Blowfish is a fast, license-free symmetric encryption algorithm that operates on 64-bit blocks of data. It uses variable-length keys up to 448 bits and is unpatented which makes it popular for certain applications.

DES (Data Encryption Standard)

DES is a dated symmetric algorithm that operates on 64-bit blocks of plaintext using 56-bit keys. 3DES which applies DES three times using multiple keys is still used today to provide backward compatibility.
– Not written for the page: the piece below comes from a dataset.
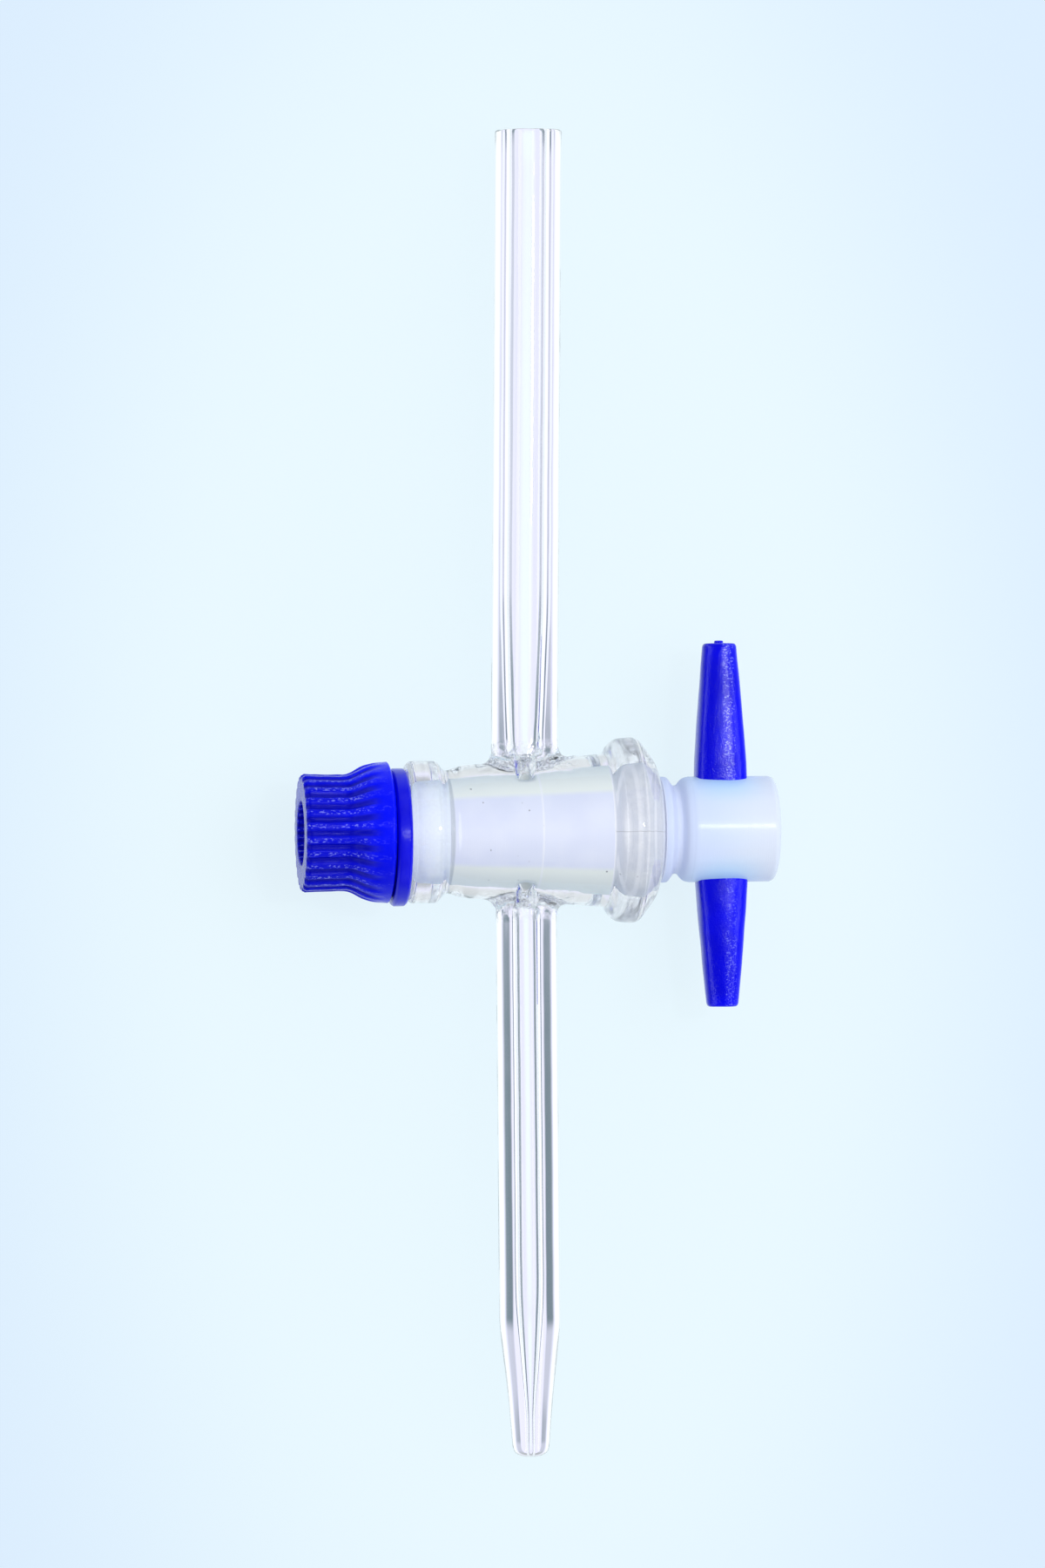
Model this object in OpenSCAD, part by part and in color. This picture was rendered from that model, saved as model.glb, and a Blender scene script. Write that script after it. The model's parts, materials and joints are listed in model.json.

ChaCha20 is a modern, high-speed symmetric cipher that generates a random keystream which is XORed with the plaintext to create ciphertext. It uses a 256-bit key and is gaining popularity.

Algorithm Type Key length
AES Symmetric 128, 192, 256 bits
RSA Asymmetric 1024 bits and higher
Blowfish Symmetric 32-448 bits
DES Symmetric 56 bits
ChaCha20 Symmetric 256 bits

What is the process of encryption?

The generic process of encryption involves the following steps:

  1. Plaintext: This is the original readable message or data to be encrypted by the sender.
  2. Encryption algorithm: An encryption algorithm is chosen based on requirements like security level and speed.
  3. Generate keys: Secret keys are generated using key derivation functions if needed. Public/private key pairs are generated for asymmetric encryption.
  4. Encrypt: The encryption algorithm uses the key to transform plaintext to indecipherable ciphertext.
  5. Transmission: The ciphertext is transmitted to the intended recipient over a secure channel.
  6. Decryption: The recipient decrypts the ciphertext back into readable plaintext using the encryption algorithm and correct decryption key.

The encryption steps performed depend on the type of algorithm used. The keys are essential to restrict access to authorized parties only.
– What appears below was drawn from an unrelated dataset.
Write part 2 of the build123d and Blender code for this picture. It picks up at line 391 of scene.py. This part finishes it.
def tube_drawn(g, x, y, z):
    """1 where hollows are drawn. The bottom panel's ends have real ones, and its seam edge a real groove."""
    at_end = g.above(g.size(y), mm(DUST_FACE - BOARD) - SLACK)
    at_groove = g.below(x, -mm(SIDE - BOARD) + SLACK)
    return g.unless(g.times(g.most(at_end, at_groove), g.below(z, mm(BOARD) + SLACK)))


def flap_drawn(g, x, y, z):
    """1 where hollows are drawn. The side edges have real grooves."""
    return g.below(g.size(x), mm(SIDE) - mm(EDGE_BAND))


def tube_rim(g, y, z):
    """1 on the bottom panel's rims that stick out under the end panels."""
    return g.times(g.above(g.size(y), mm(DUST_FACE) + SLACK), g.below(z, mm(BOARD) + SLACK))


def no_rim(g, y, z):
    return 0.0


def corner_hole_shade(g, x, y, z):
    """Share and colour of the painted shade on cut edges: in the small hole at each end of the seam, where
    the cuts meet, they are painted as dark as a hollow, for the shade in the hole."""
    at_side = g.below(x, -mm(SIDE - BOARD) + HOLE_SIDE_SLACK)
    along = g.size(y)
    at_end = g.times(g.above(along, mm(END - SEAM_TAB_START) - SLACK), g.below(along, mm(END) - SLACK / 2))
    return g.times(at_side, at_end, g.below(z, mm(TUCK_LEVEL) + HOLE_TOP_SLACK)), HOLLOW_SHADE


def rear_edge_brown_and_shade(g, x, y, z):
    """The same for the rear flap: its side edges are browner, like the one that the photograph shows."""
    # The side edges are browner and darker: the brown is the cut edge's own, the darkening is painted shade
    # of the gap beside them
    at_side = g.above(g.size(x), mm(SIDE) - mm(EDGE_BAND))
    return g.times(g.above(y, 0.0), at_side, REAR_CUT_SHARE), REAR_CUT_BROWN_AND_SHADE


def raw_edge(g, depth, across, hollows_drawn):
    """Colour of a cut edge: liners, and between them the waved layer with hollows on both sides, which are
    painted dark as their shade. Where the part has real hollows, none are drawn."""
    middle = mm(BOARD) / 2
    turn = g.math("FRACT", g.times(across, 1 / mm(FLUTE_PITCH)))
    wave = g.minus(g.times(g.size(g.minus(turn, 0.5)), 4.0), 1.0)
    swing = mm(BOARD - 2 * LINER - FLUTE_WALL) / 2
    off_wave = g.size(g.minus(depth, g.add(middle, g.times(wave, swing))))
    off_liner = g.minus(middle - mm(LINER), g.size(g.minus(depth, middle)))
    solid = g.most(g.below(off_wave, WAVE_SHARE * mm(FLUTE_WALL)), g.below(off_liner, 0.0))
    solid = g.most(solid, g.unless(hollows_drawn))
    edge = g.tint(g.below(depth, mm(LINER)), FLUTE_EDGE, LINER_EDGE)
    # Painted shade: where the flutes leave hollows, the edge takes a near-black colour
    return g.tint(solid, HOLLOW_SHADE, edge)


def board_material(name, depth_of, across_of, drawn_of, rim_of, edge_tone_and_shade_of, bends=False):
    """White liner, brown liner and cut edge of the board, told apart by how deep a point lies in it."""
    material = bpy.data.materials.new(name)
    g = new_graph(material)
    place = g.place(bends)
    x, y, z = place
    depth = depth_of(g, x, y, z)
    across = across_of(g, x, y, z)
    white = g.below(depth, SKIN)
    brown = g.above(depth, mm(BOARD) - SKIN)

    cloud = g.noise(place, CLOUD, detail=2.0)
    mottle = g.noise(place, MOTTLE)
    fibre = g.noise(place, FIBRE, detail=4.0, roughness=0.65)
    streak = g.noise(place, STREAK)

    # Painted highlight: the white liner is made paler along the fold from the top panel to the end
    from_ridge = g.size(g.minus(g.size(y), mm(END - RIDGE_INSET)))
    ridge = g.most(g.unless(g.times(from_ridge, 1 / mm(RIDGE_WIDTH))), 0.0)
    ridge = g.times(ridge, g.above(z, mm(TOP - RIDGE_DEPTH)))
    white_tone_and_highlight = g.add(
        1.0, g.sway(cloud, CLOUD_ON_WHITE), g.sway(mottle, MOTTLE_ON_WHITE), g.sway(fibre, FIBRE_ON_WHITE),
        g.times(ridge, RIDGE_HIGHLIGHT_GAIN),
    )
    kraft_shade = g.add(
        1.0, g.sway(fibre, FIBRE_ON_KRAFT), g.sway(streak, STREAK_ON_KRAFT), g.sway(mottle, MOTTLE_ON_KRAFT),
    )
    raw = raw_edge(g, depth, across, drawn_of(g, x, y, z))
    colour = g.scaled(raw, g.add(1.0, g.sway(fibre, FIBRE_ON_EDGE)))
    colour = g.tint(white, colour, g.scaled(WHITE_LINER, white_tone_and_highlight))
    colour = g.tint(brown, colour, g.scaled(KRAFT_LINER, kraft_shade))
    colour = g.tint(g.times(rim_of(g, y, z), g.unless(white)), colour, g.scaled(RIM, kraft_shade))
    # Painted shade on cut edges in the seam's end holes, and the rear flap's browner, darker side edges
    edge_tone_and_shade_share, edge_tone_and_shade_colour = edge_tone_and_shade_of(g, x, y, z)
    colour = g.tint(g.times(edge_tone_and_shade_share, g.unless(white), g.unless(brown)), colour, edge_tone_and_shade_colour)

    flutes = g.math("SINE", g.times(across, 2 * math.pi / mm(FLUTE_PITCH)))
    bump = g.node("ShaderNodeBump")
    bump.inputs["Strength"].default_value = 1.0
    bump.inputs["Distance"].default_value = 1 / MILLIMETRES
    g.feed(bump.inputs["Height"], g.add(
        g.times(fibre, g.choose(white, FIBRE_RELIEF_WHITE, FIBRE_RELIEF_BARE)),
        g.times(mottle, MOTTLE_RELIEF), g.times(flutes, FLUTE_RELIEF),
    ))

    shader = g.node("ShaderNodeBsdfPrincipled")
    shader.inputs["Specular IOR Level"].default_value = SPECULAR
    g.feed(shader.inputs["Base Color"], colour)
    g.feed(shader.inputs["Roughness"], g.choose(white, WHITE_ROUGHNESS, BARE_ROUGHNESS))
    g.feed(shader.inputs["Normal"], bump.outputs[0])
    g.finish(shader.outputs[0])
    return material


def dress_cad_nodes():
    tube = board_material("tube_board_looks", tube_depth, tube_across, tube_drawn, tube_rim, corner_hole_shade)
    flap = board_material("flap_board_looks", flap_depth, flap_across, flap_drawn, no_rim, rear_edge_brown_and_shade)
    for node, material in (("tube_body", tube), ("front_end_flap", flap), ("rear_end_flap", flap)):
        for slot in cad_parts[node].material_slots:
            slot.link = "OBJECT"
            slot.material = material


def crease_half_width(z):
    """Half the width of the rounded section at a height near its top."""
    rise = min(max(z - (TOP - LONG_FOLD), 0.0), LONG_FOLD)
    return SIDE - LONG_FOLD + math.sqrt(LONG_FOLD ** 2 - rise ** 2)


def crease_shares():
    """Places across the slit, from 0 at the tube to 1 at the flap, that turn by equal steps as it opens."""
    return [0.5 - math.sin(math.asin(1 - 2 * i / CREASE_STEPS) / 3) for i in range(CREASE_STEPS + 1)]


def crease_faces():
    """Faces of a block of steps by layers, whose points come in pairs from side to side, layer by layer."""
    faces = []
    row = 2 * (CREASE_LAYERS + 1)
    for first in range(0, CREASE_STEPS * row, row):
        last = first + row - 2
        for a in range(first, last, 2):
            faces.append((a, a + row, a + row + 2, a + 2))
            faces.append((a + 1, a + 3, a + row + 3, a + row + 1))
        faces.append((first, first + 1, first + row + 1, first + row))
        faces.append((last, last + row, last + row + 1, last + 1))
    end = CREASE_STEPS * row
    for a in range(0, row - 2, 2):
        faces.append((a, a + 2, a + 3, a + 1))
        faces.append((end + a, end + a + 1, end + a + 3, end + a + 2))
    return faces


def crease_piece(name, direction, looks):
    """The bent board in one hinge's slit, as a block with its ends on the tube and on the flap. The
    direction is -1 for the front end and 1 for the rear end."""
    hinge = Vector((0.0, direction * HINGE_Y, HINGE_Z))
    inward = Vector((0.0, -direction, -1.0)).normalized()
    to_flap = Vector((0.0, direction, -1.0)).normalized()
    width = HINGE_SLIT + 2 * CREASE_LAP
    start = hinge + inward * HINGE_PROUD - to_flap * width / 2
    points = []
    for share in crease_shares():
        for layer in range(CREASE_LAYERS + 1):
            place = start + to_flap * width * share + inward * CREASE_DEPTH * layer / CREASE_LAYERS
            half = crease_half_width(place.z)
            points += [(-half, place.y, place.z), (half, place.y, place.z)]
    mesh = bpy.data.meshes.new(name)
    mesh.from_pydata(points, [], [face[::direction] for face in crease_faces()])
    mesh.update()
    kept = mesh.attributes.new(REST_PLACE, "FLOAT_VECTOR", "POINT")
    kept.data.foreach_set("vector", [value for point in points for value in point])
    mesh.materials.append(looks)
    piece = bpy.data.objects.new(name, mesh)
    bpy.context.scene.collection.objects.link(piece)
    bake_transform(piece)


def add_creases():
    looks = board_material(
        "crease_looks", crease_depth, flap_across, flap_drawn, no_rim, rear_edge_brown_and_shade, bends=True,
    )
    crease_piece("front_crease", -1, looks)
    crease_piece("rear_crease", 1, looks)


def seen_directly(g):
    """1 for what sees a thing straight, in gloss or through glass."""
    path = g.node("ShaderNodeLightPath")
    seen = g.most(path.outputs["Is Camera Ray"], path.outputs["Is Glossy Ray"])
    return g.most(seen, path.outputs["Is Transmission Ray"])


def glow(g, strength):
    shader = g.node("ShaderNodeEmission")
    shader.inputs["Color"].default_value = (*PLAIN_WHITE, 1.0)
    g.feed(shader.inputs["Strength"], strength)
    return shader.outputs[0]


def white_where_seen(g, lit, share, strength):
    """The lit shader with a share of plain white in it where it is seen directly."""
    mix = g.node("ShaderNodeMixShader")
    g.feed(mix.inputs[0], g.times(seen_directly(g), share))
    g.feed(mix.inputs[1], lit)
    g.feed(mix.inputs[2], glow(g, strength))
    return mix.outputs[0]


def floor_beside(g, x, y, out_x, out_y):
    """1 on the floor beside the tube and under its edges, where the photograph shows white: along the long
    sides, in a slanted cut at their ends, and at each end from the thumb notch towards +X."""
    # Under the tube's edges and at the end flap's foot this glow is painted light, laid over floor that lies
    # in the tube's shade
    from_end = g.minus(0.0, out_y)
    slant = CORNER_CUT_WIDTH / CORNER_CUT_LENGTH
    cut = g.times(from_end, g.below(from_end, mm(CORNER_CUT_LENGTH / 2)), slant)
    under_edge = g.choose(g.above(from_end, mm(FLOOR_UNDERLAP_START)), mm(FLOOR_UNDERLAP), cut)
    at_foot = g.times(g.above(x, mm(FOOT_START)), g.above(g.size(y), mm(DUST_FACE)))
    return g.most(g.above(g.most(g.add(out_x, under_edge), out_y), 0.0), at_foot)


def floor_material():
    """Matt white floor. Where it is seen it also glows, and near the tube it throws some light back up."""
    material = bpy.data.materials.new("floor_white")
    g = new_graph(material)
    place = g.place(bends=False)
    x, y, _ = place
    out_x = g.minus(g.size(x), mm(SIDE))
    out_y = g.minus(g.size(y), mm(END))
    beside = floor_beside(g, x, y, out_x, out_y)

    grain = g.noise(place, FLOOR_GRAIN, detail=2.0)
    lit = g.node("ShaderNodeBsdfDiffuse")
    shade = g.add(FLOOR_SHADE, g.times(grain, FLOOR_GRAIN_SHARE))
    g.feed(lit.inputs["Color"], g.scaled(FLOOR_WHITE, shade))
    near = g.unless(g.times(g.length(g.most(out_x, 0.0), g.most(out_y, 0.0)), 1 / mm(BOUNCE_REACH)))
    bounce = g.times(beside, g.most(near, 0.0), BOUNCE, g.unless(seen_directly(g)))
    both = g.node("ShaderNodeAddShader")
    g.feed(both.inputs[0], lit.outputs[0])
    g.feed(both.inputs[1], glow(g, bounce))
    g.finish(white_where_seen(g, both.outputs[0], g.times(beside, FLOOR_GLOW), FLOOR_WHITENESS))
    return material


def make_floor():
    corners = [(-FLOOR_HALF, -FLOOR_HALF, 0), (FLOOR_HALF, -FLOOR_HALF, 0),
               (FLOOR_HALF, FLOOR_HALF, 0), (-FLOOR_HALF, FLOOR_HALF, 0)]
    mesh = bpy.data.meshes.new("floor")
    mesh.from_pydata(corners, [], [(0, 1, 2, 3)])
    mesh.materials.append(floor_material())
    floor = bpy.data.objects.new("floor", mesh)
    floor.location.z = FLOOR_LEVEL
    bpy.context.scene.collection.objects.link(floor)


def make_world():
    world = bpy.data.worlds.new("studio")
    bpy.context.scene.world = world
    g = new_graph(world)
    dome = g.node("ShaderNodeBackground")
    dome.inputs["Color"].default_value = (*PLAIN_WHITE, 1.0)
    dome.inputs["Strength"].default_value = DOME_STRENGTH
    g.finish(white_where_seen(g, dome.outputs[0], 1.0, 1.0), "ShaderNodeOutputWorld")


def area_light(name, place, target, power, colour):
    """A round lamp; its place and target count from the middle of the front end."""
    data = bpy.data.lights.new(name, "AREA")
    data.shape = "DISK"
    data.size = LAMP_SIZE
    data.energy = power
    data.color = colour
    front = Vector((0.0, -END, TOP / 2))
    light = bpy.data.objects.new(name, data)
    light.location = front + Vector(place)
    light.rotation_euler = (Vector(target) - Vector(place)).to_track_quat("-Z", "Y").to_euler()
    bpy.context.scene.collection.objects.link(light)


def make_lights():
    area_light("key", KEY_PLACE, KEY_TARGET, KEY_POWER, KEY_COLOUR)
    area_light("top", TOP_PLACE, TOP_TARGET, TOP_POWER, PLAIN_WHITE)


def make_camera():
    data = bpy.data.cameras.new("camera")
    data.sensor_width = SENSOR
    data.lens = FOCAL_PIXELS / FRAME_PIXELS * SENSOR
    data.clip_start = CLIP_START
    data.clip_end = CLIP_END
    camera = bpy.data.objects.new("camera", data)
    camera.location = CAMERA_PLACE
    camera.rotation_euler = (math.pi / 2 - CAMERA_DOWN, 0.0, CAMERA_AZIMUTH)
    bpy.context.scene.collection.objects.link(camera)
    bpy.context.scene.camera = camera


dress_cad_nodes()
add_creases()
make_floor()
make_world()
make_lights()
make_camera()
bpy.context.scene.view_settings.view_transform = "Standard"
Symmetric encryption process

  1. Sender and recipient agree on encryption algorithm like AES and exchange a shared secret key.
  2. Sender encrypts plaintext data with AES using the shared key to create ciphertext.
  3. Ciphertext is transmitted securely to the recipient.
  4. Recipient uses the same AES algorithm and shared key to decrypt the ciphertext.

Asymmetric encryption process

  1. Sender and recipient generate public-private key pairs respectively.
  2. Sender encrypts plaintext data using recipient’s public key.
  3. Ciphertext is transmitted to the recipient.
  4. Recipient decrypts the ciphertext with their private key.
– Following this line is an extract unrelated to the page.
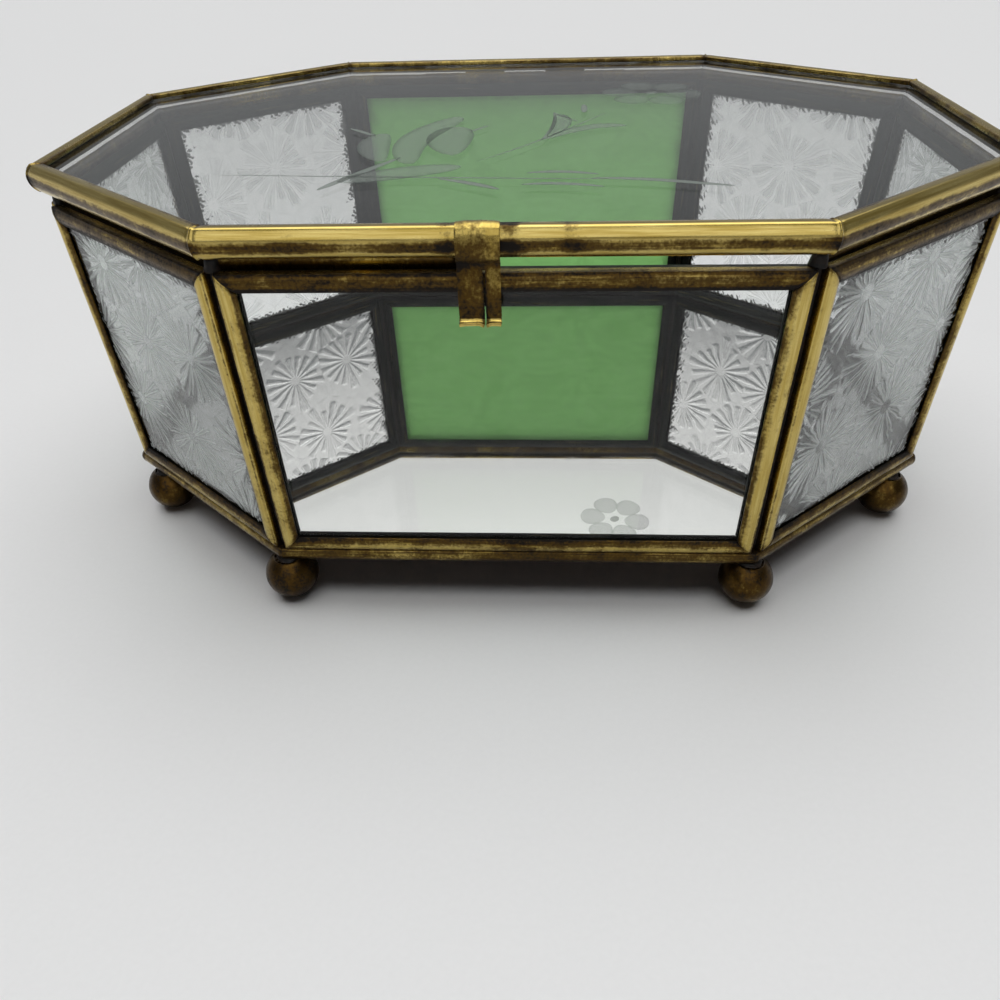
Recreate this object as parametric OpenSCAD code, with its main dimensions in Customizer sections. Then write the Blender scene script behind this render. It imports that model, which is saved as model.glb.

Hybrid encryption uses a combination of the above processes.

What are some common uses of encryption?

Encryption is widely used to protect the confidentiality and integrity of data in transit and at rest. Some common encryption applications include:

  • Secure web browsing: HTTPS, SSL/TLS encryption secures web traffic and transactions.
  • Secure messaging: End-to-end encryption apps like Signal, WhatsApp use encryption to secure chats and calls.
  • Virtual Private Networks: VPNs use encryption to create secure tunnels for remote access and web browsing.
  • Encrypted storage: Disk and file encryption protects data stored on devices like mobiles, laptops.
  • Database encryption: Sensitive data in databases is encrypted to prevent unauthorized access.
  • Encrypted email: PGP and S/MIME enable secure email communication.
  • Authentication: Encryption is used in digital signatures, passwords, and certificates for identification.

Encryption is thus ubiquitous in the secure transfer and storage of sensitive data.

What are some best practices for encryption?

Some key best practices for implementing encryption include:

  • Use strong standard algorithms like AES, RSA, SHA-2 rather than obsolete or proprietary ciphers.
  • Use sufficiently long keys like 2048-bit RSA keys and 128/256-bit symmetric keys for robust security.
  • Generate high-quality random keys and passwords.
  • Securely manage keys, store only encrypted keys, and replace keys periodically.
  • Use different keys for different purposes like separate keys for authentication and encryption.
  • Combine symmetric and asymmetric encryption to get both performance and security.
  • Use authenticated encryption like GCM mode to ensure confidentiality, integrity, and authenticity.
  • Implement key management systems and policies that define key generation, storage, access control, rotation, etc.
  • Use hardware security modules (HSMs) to securely store and manage keys.

Adherence to sound encryption principles and practices is vital for building robust security.

What are some challenges with encryption?

While encryption is critical for security, some challenges associated with its use include:

  • Complex key management especially with asymmetric encryption involving multiple key pairs.
  • Overhead from encryption impacts system performance and latency.
  • Improper implementation may compromise security advantages.
  • Weak algorithms and short keys can be vulnerable to brute force attacks.
  • Chosen ciphertext attacks can potentially decrypt data despite encryption.
  • Insider threats from authorized users abusing access rights for data theft.
  • Lack of cryptographic agility makes systems vulnerable if algorithms are broken.
  • Quantum computing could break current public-key algorithms like RSA in future.

Continuous research, updated cryptographic standards, defense-in-depth strategies, and robust key management are essential to address these challenges.


Encryption is an indispensable technology for security and privacy today. It protects sensitive data by transforming information into indecipherable ciphertext. Modern ciphers like AES, RSA, and SHA-2 provide strong security with the correct implementation and key management. Although encryption has some challenges, its importance for data security means those challenges must be addressed through best practices and continuous innovation. With the rising cybercrime threats, we need encryption now more than ever before.